A cooperative divorce is like a collaborative divorce in that the parties agree to negotiate out of court and in good faith. The open exchange of information is necessary because in a collaborative divorce, attorneys usually don't conduct depositions or written discovery.The difference between a Cooperative Divorce and Collaborative Law Divorce is that attorneys don't have to remove themselves should litigation become necessary. If negotiations fail, the parties can transition into court proceedings smoothly and cost-effectively.
Collaborative Law Divorce is an alternative form of dispute resolution that has the potential to make divorce less stressful and more cost-effective. Both parties and attorneys will sign a document called a “Participation Agreement” at the beginning of the case. This agreement states the parties will agree to attempt negotiation on issues related to divorce out of court in good faith and openly and freely exchange information without discovery.
It's important to remember that the Participation Agreement does states that if every issue can't be resolved out of court, the attorneys used by the parties must withdraw their representation. If the case continues to litigation, the parties are required to retain new attorneys for litigation. This is meant to make both parties less likely to use litigation or threats of litigation as a tool.
Additionally, the Participation Agreement will also provide the circumstances in which the Collaborative Divorce negotiations can be terminated and which issues may be tried in court.

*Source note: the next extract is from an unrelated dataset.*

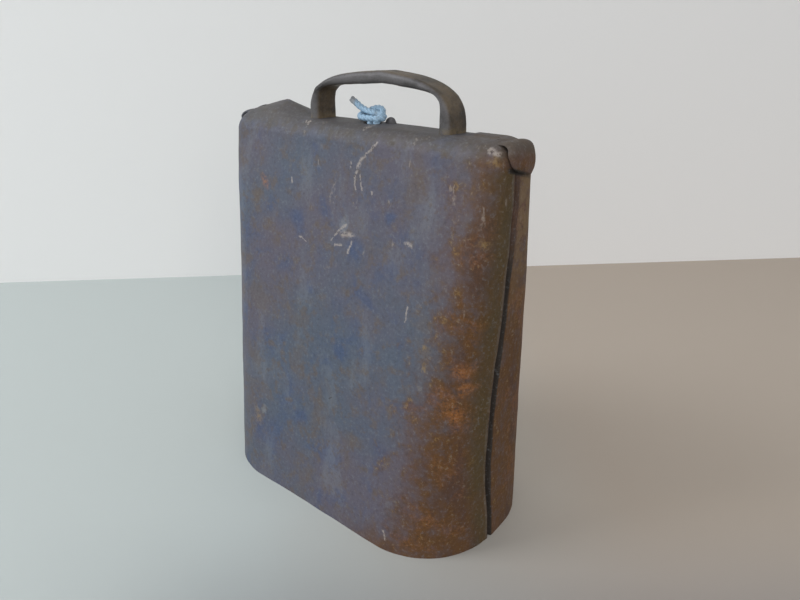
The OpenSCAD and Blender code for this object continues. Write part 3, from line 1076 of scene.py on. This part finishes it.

Once the Participation Agreement is initiated, the parties start a series of four-way meetings where they negotiate martial settlement agreements, joint parenting agreements and solutions for maintenance, child support, parenting time, asset division, and responsibility.
Parties occasionally retain neutral experts including, divorce coaches, financial advisers, accountants or behavior experts to make the process as smooth as possible. Mediators typically aren't involved in a Collaborative Divorce however, though one can be retained if it is believed to make the process easier.
When an agreement is reached, it will be filed with the circuit court of the appropriate county along with the petition for dissolution of marriage. The court would then approve and enter the agreement as part of the order of dissolution.